(Data records)
____
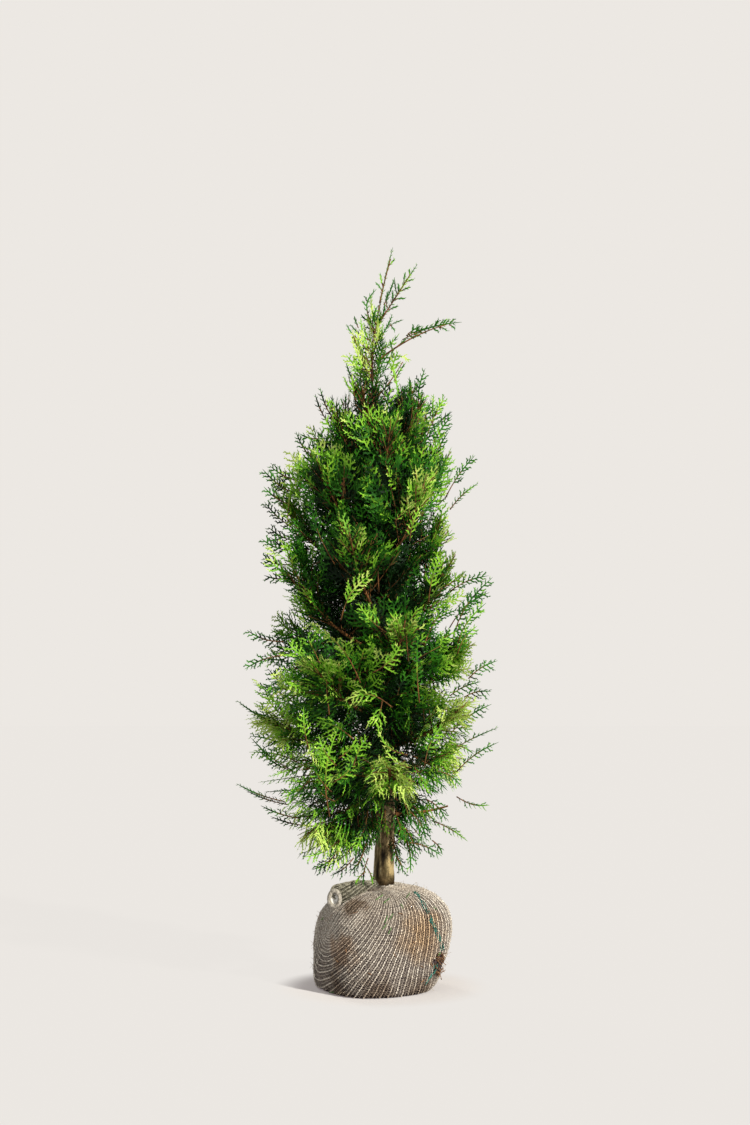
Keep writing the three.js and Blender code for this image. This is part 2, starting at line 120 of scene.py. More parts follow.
# Upright shoots round the leader, and hanging ones all round the crown's foot
PLUMES = dict(count=44, lowest=1296, highest=1465, fork=(30, 16), length=(92, 50), longest=19, bow=-6,
              sway=(-20, 20), forks=(0.6, 1.3), lengths=(0.7, 1.25), sizes=(0.6, 1.2), narrowing=0.4,
              tone=(0.35, 0.8), lighter=0.2, lighter_left=0.4, left=-0.2)
# Hanging shoots are painted lighter on the right, where the light falls
HANGERS = dict(count=120, lowest=318, highest=520, foot=(0.35, 0.7), tip=(0.75, 1.02), fall=(-10, 70),
               longest=20, shortest=40, raised=(-0.2, 0.8), sizes=(0.65, 1), tone=(0.42, 0.78),
               painted_light_right=0.06)
BARE = 5  # how far out a frond's first shoot stands
# Single shoots: those with side shoots below the small length or above the large one differ from the others
SINGLE = dict(small=12, large=20, closer=0.8, bare=0.3, sag=0.35, facing=0.3, out=0.25, noise=0.05,
              stem=0.6, stem_at_neck=0.25, lighter_leader=0.1)

# Colours of the leaves: dark and light on the surface, and the light that comes through
LEAF_COLOURS = {
    "deep": ((0.002, 0.009, 0.002), (0.006, 0.028, 0.004), (0.005, 0.03, 0.003)),
    "mid": ((0.008, 0.058, 0.003), (0.032, 0.155, 0.006), (0.04, 0.24, 0.008)),
    "fresh": ((0.085, 0.240, 0.012), (0.220, 0.450, 0.028), (0.30, 0.66, 0.04)),
    "lime": ((0.270, 0.410, 0.055), (0.520, 0.640, 0.150), (0.54, 0.74, 0.14)),
    "dull": ((0.050, 0.110, 0.036), (0.150, 0.250, 0.085), (0.14, 0.28, 0.07)),
    "stem": ((0.030, 0.022, 0.006), (0.110, 0.062, 0.018), (0.05, 0.04, 0.01)),
}
TINTS = list(LEAF_COLOURS)
TONES = (0.50, 0.72, 0.93)  # where the tone goes from one of the first four tints to the next
WOODY = -1.0  # the place out from the rib that marks a quad of brown stem
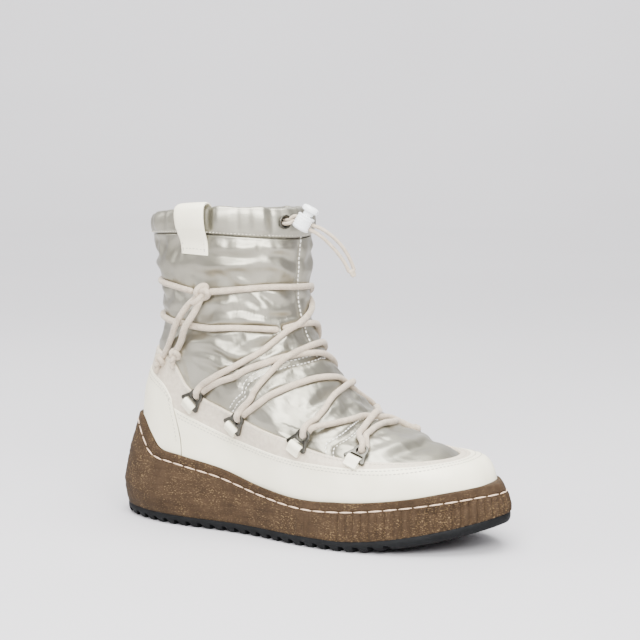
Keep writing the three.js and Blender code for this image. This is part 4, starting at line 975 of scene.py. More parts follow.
____
Repeat the data above exactly.

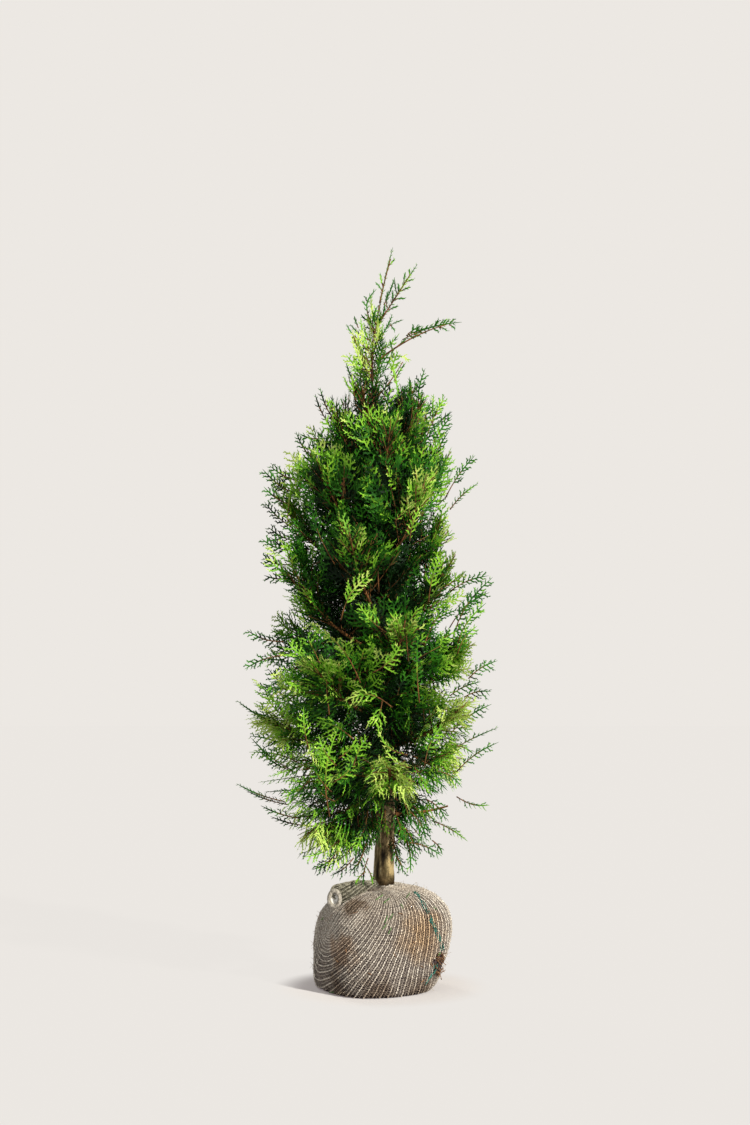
Keep writing the three.js and Blender code for this image. This is part 2, starting at line 120 of scene.py. More parts follow.
# Upright shoots round the leader, and hanging ones all round the crown's foot
PLUMES = dict(count=44, lowest=1296, highest=1465, fork=(30, 16), length=(92, 50), longest=19, bow=-6,
              sway=(-20, 20), forks=(0.6, 1.3), lengths=(0.7, 1.25), sizes=(0.6, 1.2), narrowing=0.4,
              tone=(0.35, 0.8), lighter=0.2, lighter_left=0.4, left=-0.2)
# Hanging shoots are painted lighter on the right, where the light falls
HANGERS = dict(count=120, lowest=318, highest=520, foot=(0.35, 0.7), tip=(0.75, 1.02), fall=(-10, 70),
               longest=20, shortest=40, raised=(-0.2, 0.8), sizes=(0.65, 1), tone=(0.42, 0.78),
               painted_light_right=0.06)
BARE = 5  # how far out a frond's first shoot stands
# Single shoots: those with side shoots below the small length or above the large one differ from the others
SINGLE = dict(small=12, large=20, closer=0.8, bare=0.3, sag=0.35, facing=0.3, out=0.25, noise=0.05,
              stem=0.6, stem_at_neck=0.25, lighter_leader=0.1)

# Colours of the leaves: dark and light on the surface, and the light that comes through
LEAF_COLOURS = {
    "deep": ((0.002, 0.009, 0.002), (0.006, 0.028, 0.004), (0.005, 0.03, 0.003)),
    "mid": ((0.008, 0.058, 0.003), (0.032, 0.155, 0.006), (0.04, 0.24, 0.008)),
    "fresh": ((0.085, 0.240, 0.012), (0.220, 0.450, 0.028), (0.30, 0.66, 0.04)),
    "lime": ((0.270, 0.410, 0.055), (0.520, 0.640, 0.150), (0.54, 0.74, 0.14)),
    "dull": ((0.050, 0.110, 0.036), (0.150, 0.250, 0.085), (0.14, 0.28, 0.07)),
    "stem": ((0.030, 0.022, 0.006), (0.110, 0.062, 0.018), (0.05, 0.04, 0.01)),
}
TINTS = list(LEAF_COLOURS)
TONES = (0.50, 0.72, 0.93)  # where the tone goes from one of the first four tints to the next
WOODY = -1.0  # the place out from the rib that marks a quad of brown stem
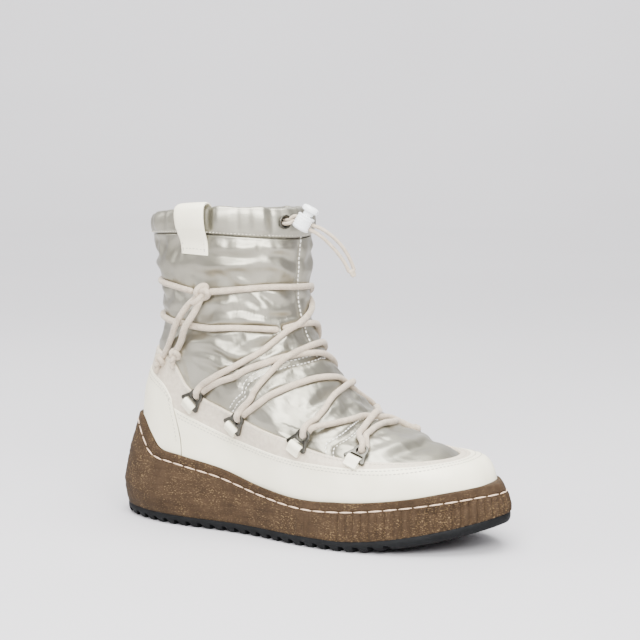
Keep writing the three.js and Blender code for this image. This is part 4, starting at line 975 of scene.py. More parts follow.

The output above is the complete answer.